Frankensteins Höllenmonster
Von Gerd Naumann
Der nunmehr zwölfte Film, den Anolis in der Hammer-Edition auf Blu-ray veröffentlicht, war bis vor nicht allzu langer Zeit dem deutschen Publikum wenig bekannt. FRANKENSTEIN AND THE MONSTER FROM HELL (1974, FRANKENSTEINS HÖLLENMONSTER) war ehedem in deutschen Kinos nicht zu sehen, auch Fernseh- oder Videoauswertungen blieben dem Frankenstein´schen Schwanengesang von Terence Fisher verwehrt. Dieser abschließende Beitrag zur legendären Frankenstein-Reihe von Hammer war nicht nur für Terence Fisher die letzte Regiearbeit überhaupt, auch Peter Cushing gab mit seinem Auftritt eine letzte Galavorstellung in seiner Paraderolle des von irrsinnigem Ehrgeiz angetriebenen Wissenschaftlers. Was über drei Jahrzehnte brach lag, das gelang Anolis 2004 in der damaligen, auf DVD erschienenen, Hammer-Edition. Aufwendig ließ das Label den Film in deutscher Sprache synchronisieren und es gelang sogar, Friedrich Schoenfelder als Sprecher für Peter Cushing zu engagieren. Dieser synchronisierte Cushing voller Verve und Spielfreude und es war ihm nicht anzumerken, dass er Cushing als Baron Frankenstein zuvor letztmalig in FRANKENSTEIN MUST BE DESTROYED (FRANKENSTEIN MUSS STERBEN, 1969) die Stimme geliehen hatte. Nun, nach über zwölf Jahren, schließt sich der Kreis und Anolis rettet FRANKENSTEIN AND THE MONSTER FROM HELL in das Zeitalter von High Definition und Flachbildfernsehern. Nach THE EVIL OF FRANKENSTEIN (1964, FRANKENSTEINS UNGEHEUER), dem dritten Beitrag aus der langlebigen Filmreihe, tritt der Baron also ein zweites Mal in der Anolis-Blu-ray-Serie in Erscheinung – und er macht eine gute Figur. So schön hat der Film nie zuvor ausgesehen und geklungen.

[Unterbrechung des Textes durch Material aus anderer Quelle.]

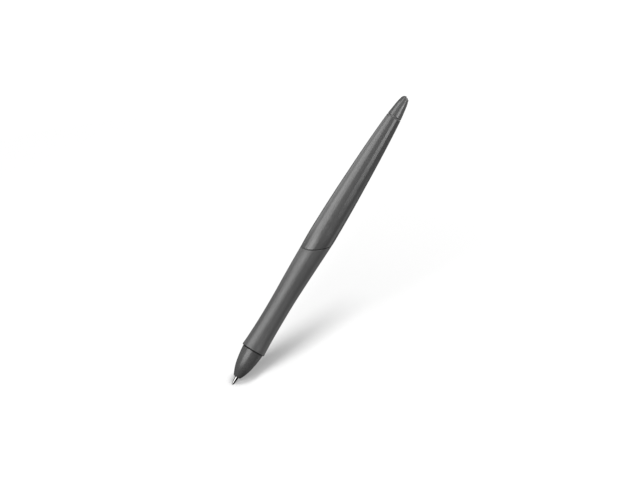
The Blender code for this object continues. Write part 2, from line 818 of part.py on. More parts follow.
# ---------------------------------------------------------------- electronics
def board_holder(parent):
    """Plug for the sensor housing, collar, railed trough, and a post to the tail cushion."""
    collar_front = HOUSING_REAR + 0.1
    profile = [
        (0.0, 46.4),
        (2.40, 46.4),
        (2.60, 46.6),
        (2.60, collar_front),
        (HOLDER_RADIUS, collar_front),
        (HOLDER_RADIUS, RAIL_END),
        (1.80, RAIL_END),
        (1.80, POST_END - 0.2),
        (1.60, POST_END),
        (0.0, POST_END),
    ]
    holder = turned("board_holder", profile, parent, "chassis_plastic")
    half = BOARD_WIDTH / 2 + 0.1
    trough = box((-half, -BOARD_THICK / 2 - FIT, BOARD_FRONT - 0.3), (half, 5.0, BOARD_REAR + 0.3))
    windows = [
        box((-WINDOW_HALF_WIDTH, -2.7, front), (WINDOW_HALF_WIDTH, 0.5, rear))
        for front, rear in WINDOWS
    ]
    lead_hole = rod(
        (0.0, SENSOR_LEAD_Y, 45.0), (0.0, SENSOR_LEAD_Y, 56.0), SENSOR_LEAD_HOLE, HOLE_SIDES
    )
    cut(holder, "chassis_cut", trough, *windows, lead_groove(49.0, 56.0), lead_hole)


def circuit_board(parent):
    """Board with two solder holes near its front."""
    half_width, half_thick = BOARD_WIDTH / 2, BOARD_THICK / 2
    solid = box((-half_width, -half_thick, BOARD_FRONT), (half_width, half_thick, BOARD_REAR))
    board = add_piece("circuit_board", solid, (0, 0, 0), parent, "board_laminate")
    holes = [
        rod((x, -2.0, SOLDER_Z), (x, 2.0, SOLDER_Z), SOLDER_HOLE, HOLE_SIDES)
        for x in (-SOLDER_X, SOLDER_X)
    ]
    cut(board, "board_hole", *holes)


def control_chip(parent):
    """Chip with legs bent down at both sides."""
    solid = box((-1.5, 0.55, 64.0), (1.5, 1.65, 69.0))
    chip = add_piece("control_chip", solid, (0, 0, 0), parent, "chip_resin")
    for i in range(CHIP_LEGS):
        middle = LEG_FIRST_Z + LEG_PITCH * i
        front, rear = middle - LEG_HALF_WIDTH, middle + LEG_HALF_WIDTH
        lead = box((-2.0, 0.95, front), (2.0, LEG_TOP, rear))
        combine(chip, f"chip_lead_{i}", lead, "UNION")
        for side in (-1, 1):
            left, right = sorted((side * 1.85, side * 2.05))
            leg = box((left, 0.5, front), (right, LEG_TOP, rear))
            combine(chip, f"chip_leg_{i}_{side + 1}", leg, "UNION")


def chip_capacitors(parent):
    """Chip capacitors of the resonant circuit, with bevelled edges."""
    for name, x, z in CAPACITORS:
        solid = box((-0.62, 0.0, -1.0), (0.62, 0.9, 1.0))
        obj = add_piece(name, solid, (x, COMPONENT_Y, z), parent, "capacitor_ceramic")
        rounding = obj.modifiers.new("rounding", "BEVEL")
        rounding.width = 0.08 * MM
        rounding.segments = 1


def trimmer_body(parent):
    """Body of the trimmer capacitor, with a round well."""
    solid = box((-1.9, 0.0, -2.3), (1.9, 1.7, 2.3))
    location = (0, COMPONENT_Y, TRIMMER_Z)
    body = add_piece("trimmer_body", solid, location, parent, "trimmer_ceramic")
    well = rod((0.0, 1.2, TRIMMER_Z), (0.0, 3.0, TRIMMER_Z), WELL_RADIUS, TRIMMER_SIDES)
    cut(body, "trimmer_well", well)


def trimmer_rotor(parent):
    """Slotted rotor that turns about the well's axis."""
    half = ROTOR_THICK / 2
    solid = rod((0.0, -half, 0.0), (0.0, half, 0.0), ROTOR_RADIUS, TRIMMER_SIDES)
    rotor = add_piece("trimmer_rotor", solid, (0.0, ROTOR_Y, TRIMMER_Z), parent, "rotor_metal")
    cut(rotor, "rotor_slot", box((-1.0, 1.8, TRIMMER_Z - 0.2), (1.0, 3.0, TRIMMER_Z + 0.2)))


def coil_leads(parent):
    """Two leads from the winding, along the groove, to the board's solder holes."""
    for name, side in (("coil_lead_a", -1), ("coil_lead_b", 1)):
        x = 0.22 * side
        corners = [
            (x, 2.60, 18.7),
            (x, 2.60, 25.3),
            (x, 3.40, 26.8),
            (x, 3.40, 54.6),
            (1.3 * side, 1.1, 56.2),
            (SOLDER_X * side, 0.95, SOLDER_Z),
            (SOLDER_X * side, 0.2, SOLDER_Z),
        ]
        wire(name, eased_path(corners, steps=3), LEAD_RADIUS, parent, "lead_enamel")


def sensor_lead(parent):
    """Straight lead from the clip to the board."""
    points = [(0.0, SENSOR_LEAD_Y, z) for z in SENSOR_LEAD_STATIONS]
    wire("sensor_lead", points, LEAD_RADIUS, parent, "lead_tinned")


def tail_cushion(parent):
    """Rubber cushion between the post and the tail cap."""
    profile = [
        (0.0, 134.15), (2.1, 134.15), (2.3, 134.35), (2.3, 138.9), (2.1, 139.15), (0.0, 139.15),
    ]
    turned("tail_cushion", profile, parent, "tail_rubber")


def main():
    clear_scene()
    pen = joint("pen", (0, 0, 0))
    barrel = joint("barrel", (0, 0, 0), pen)
    carriage = joint("tip_carriage", (0, 0, CUP_FRONT), barrel)
    refill = joint("refill", (0, 0, 0), carriage)
    ball = joint("ball", (0, 0, BALL), refill)
    cushion = joint("cushion", (0, 0, CUSHION_Z), barrel)
    nose = joint("nose", (0, 0, NOSE_FRONT), cushion)
    trimmer = joint("trimmer", (0, ROTOR_Y, TRIMMER_Z), barrel)

    bodies = (
        (nose, (nose_cone,)),
        (cushion, (core_cushion,)),
        (ball, (writing_ball,)),
        (refill, (refill_point, refill_tube)),
        (carriage, (refill_holder, pressure_pad)),
        (trimmer, (trimmer_rotor,)),
        (barrel, (
            front_barrel, grip_sleeve, rear_barrel, tail_cap,
            ferrite_core, antenna_coil, coil_tape, core_holder, return_spring,
            sensor_housing, spacer_ring, dielectric_disc, contact_clip,
            board_holder, circuit_board, control_chip, chip_capacitors, trimmer_body,
            coil_leads, sensor_lead, tail_cushion,
        )),
    )
    for body, pieces in bodies:
        for build in pieces:
            build(body)
    bpy.context.view_layer.update()


main()
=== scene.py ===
"""A tablet pen on its CAD frame: outer shells, refill, wires, looks, lights, floor and camera.

The pen stands on its writing tip at the origin, its axis along +Z and its tail at the top.
Shapes and textures are written in millimetres, and MM turns them into metres.
"""

import json
import math

import bmesh
import bpy
from mathutils import Matrix, Vector


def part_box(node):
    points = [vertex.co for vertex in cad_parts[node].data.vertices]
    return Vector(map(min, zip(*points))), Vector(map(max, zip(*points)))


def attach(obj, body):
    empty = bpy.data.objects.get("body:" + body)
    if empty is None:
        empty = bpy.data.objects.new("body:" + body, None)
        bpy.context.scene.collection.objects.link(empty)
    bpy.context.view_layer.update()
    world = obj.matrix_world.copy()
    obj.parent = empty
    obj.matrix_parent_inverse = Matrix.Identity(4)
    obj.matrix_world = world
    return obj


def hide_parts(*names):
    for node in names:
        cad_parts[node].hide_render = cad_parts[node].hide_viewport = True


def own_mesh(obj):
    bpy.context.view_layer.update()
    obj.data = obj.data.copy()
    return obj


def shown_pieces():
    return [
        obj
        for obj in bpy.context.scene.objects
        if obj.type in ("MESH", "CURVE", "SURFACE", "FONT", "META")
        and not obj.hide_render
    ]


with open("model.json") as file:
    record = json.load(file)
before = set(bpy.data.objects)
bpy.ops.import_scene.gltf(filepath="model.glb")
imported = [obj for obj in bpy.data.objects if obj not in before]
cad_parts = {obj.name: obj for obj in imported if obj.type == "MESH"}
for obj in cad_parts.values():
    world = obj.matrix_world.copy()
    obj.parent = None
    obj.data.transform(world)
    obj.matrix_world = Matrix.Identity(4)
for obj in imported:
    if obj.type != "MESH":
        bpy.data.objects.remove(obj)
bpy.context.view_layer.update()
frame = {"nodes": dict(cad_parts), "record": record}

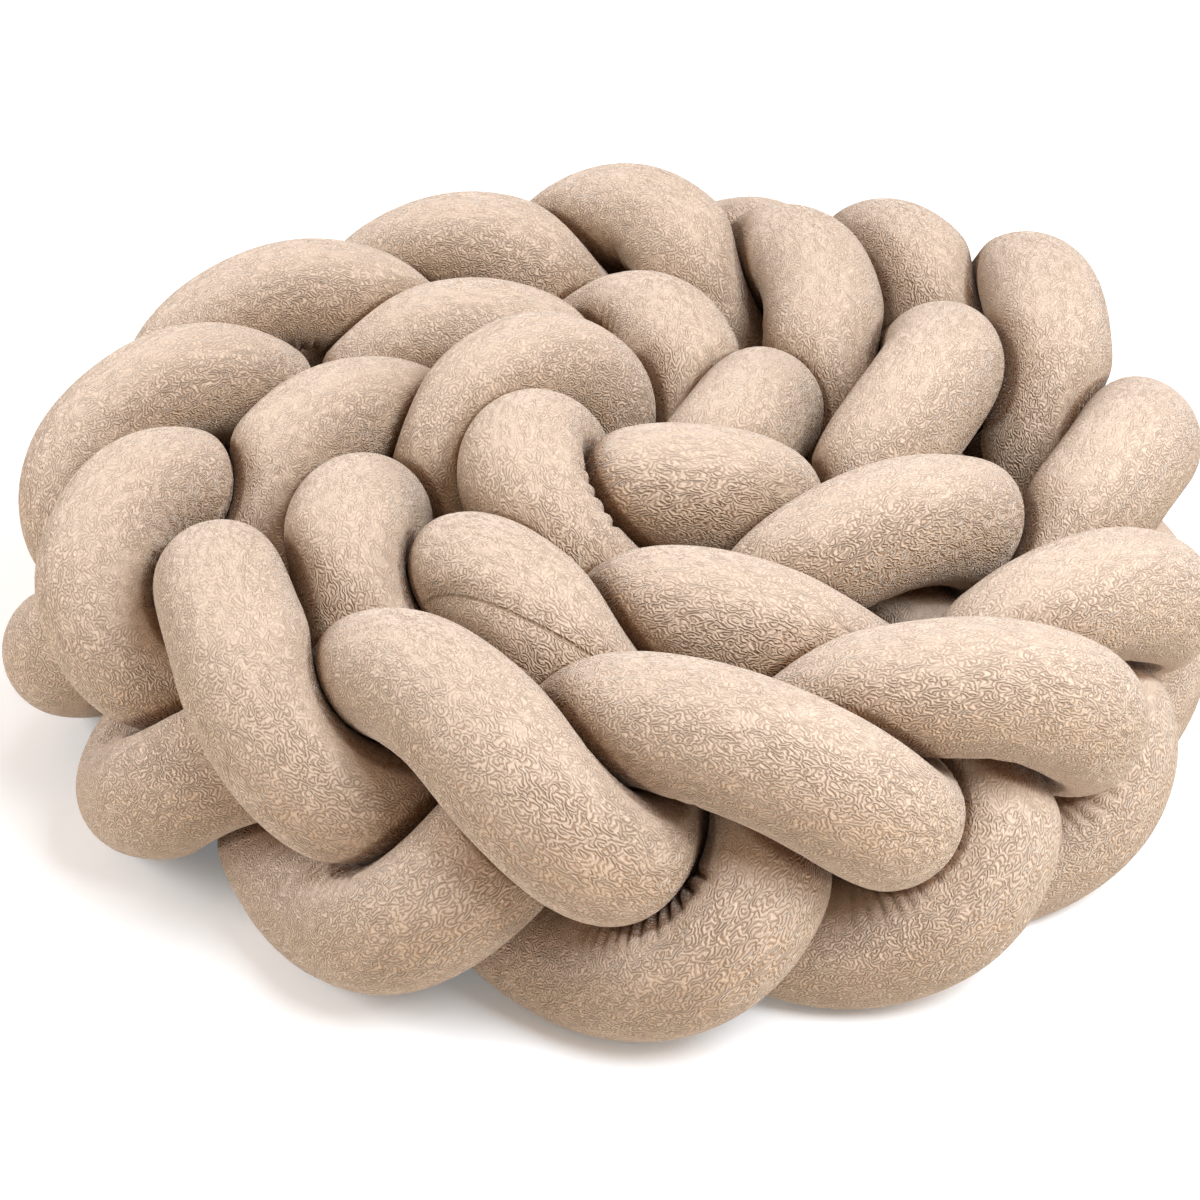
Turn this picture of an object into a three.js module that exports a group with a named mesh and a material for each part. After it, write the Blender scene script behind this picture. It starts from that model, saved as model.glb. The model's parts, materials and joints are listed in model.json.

Mit einer Ausnahme übernahm Genreikone Peter Cushing jeweils die Hauptrolle des Wissenschaftlers Baron Frankenstein. Dieser durchläuft im Hammer-Kanon eine Entwicklung vom redlichen Wissenschaftler, der aus Erkenntnisinteresse ethische Bedenken über Bord wirft, hin zum manischen Verbrecher. Waren die Beweggründe in THE CURSE OF FRANKENSTEIN (1957, FRANKENSTEINS FLUCH), dem Ur-Film der Reihe, vor dem Hintergrund bedingungsloser Hingabe an die Forschung verständlich, zwangen die äußeren Umstände den Baron bereits in der ersten Fortsetzung THE REVENGE OF FRANKENSTEIN (1958, FRANKENSTEINS RACHE) zu einem Leben unter falscher Identität und zu einem ungeplanten Körperwechsel. THE EVIL OF FRANKENSTEIN schloss den Bogen zum ersten Teil, Frankenstein beschließt nach über einem Jahrzehnt wieder nach Karlstadt zurückzukehren, wo er einst seine ersten unseligen Experimente durchführte. FRANKENSTEIN CREATED WOMAN (1967, FRANKENSTEIN SCHUF EIN WEIB) wiederum variierte die bereits in James Whales THE BRIDE OF FRANKENSTEIN (1935, FRANKENSTEINS BRAUT) angedeutete Verschmelzung von Mannmonster und Feminität. FRANKENSTEIN AND THE MONSTER FROM HELL bildet den logischen Abschluss der Cushing-Filme, hier ist unübersehbar, dass der Baron durch die zahlreichen Rückschläge und Entbehrungen nicht nur seine Gesundheit, sondern auch seinen Verstand aufs Spiel gesetzt hat. Mehr noch – der Baron hat letzteren verloren. Zwar agiert er immer noch planerisch, der zwingenden Logik seiner Handlungen entsprechend. Der moralische Kompass, der Ehrenkodex des Wissenschaftlers, der in den Vorgängerfilmen noch minimal vorhanden war, ist hier jedoch verloren gegangen. Entsprechend wird dem Baron mit der Figur des Mediziners Doktor Helder ein junger Gegenentwurf zur Seite gestellt, der als Spiegelbild des Ehrgeizes und des Sinnstrebens des jungen Frankenstein fungiert. Im Gegensatz zu diesem regen sich bei Helder allerdings zunehmend Zweifel am Sinn der Experimente… FRANKENSTEIN AND THE MONSTER FROM HELL ist ein Spiel mit Wahnsinn und Vernunft, entsprechend ist der Schauplatz dieses wahnsinnigen Werks auch eine Irrenanstalt…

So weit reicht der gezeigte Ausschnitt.